Here are some small bash scripts that I use to aid in data management.


Recursively prints out md5 values for files within a directory tree. It can be piped into a text file, and will ignore the piped file if it begins with “md5sum”

find ./ -type f ! -iname "md5sum*" -exec md5sum {} \;


Recursively finds all md5sum* files in a directory, and verifies the data.


# Generate a temp file
eval MD5LIST="~/md5list-$(pwgen 8 1).txt"
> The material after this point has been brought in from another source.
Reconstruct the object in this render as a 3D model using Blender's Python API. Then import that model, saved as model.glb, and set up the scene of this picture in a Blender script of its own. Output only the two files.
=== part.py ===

echo "Finding all md5sums in target dir"
find $PWD -iname "md5sum*txt" -o -iname "*.md5" -o -iname "md5sum" > $MD5LIST

while read md5path; do

	# This part is here because an earlier md5dir script did not do this check.
	if ( grep -q $(basename "$md5path") "$md5path" ); then
		echo "Stripping self-reference from $md5path"
		sed -i "/$(basename "$md5path")/d" $md5path

	cd "$(dirname "$md5path")"
		echo -e "Checking: $md5path"
		echo -en "\033[0;31m"
	md5sum --quiet -c "$(basename "$md5path")"
		echo -en "\033[0m"

done <$MD5LIST



Copy directory trees with a progress bar.

rsync -uav --info=progress2 $1 $2


Hot remove a SATA drive.

echo 1 > /sys/block/$1/device/delete